Véritable « culture nationale », les sports de balle ont permis à la Yougoslavie de rafler presque tous les titres majeurs jusqu’au début des années 1990 que ce soit en basket, volley, handball ou football. Comme le souligne Tristan Trasca, du site www.footballski.fr, la Yougoslavie était alors « dotée d’un système de formation très performant, avec des entraîneurs de renoms et une culture de la victoire très développée ». Même si la Yougoslavie s’est disloquée, ces qualités restent encore aujourd’hui dans le sport croate, serbe et kosovar. La forte pratique du football chez ces jeunes n’est pas seulement due à leur culture d’origine, mais aussi à leur origine sociale. En effet, nombre de ces jeunes sont issus de familles ayant fui les conflits armés et/ou la pauvreté dans les Balkans et arrivées en Suisse avec parfois peu de qualifications professionnelles. Jouer au football offre donc à ces jeunes « la possibilité de montrer leurs compétences dans un autre domaine que celui du travail, et d’acquérir peut-être aussi une forme de légitimité » selon Jérôme Berthoud. « Le football est pour ces jeunes un moyen de s’en sortir professionnellement, socialement et financièrement », ajoute Tristan Trasca. De plus, ces jeunes issus de l’immigration sont plus facilement attirés vers le football que d’autres sports bien plus reconnus en Suisse, et plus onéreux, comme le ski alpin, le hockey sur glace ou le tennis (tennis pourtant très populaire en ex-Yougoslavie, mais qui présente une configuration économique plus incertaine : nécessité d’avoir des moyens importants, une structure d’encadrement personnelle, des sponsors privés etc…).

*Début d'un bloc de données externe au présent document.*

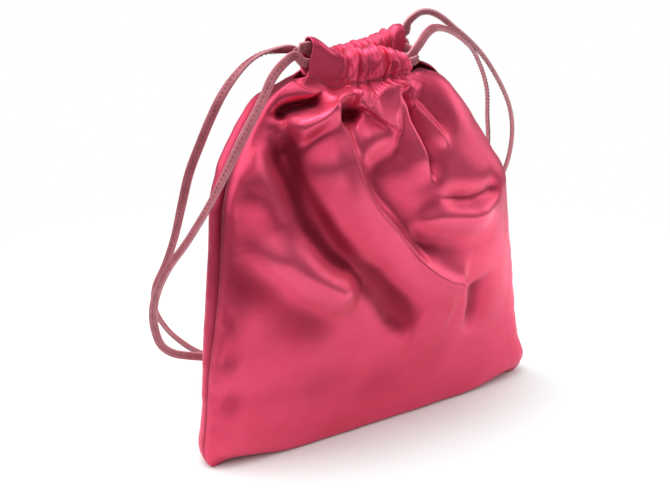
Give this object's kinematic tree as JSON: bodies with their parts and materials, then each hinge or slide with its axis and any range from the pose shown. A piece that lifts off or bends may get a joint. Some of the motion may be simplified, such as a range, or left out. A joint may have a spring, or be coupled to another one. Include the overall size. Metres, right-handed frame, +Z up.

Homme de terrain, Remo Gaugler est depuis deux ans « chefscout » au FC Lucerne, où il est responsable des sélections et de la coordination junior. Auparavant, il occupait le poste de responsable de la formation au FC Bâle, où il est resté quatre ans et a connu Xherdan Shaqiri. Pour lui, le leitmotiv de cette génération ne fait aucun doute : vivre grâce au football. « Pour les immigrés, la motivation de carrière est plutôt dirigé vers le sport, alors que pour les Suisses, elle est plutôt dirigée vers les études. La mentalité des Suisses a aussi évoluée. Mais il y a encore quelques années, quand tu disais que tu étais footballeur, le Suisse moyen te répondait : « Ok, mais professionnellement, tu fais quoi ? ». Le football est plus valorisé du côté des ex-Yougoslaves. Pour eux, c’est clair, tu peux vivre de ça, tu peux gagner de l’argent avec le football. Il est important de savoir que dans les systèmes de formation suisses, nous encourageons tous les jeunes à accomplir une formation ou un diplôme, Suisse ou pas. Maintenant, il arrive un moment critique où les deux ne sont plus compatibles, où il faut s’entraîner le matin, l’après-midi, le soir. C’est là que la question de priorisation entre en jeu. »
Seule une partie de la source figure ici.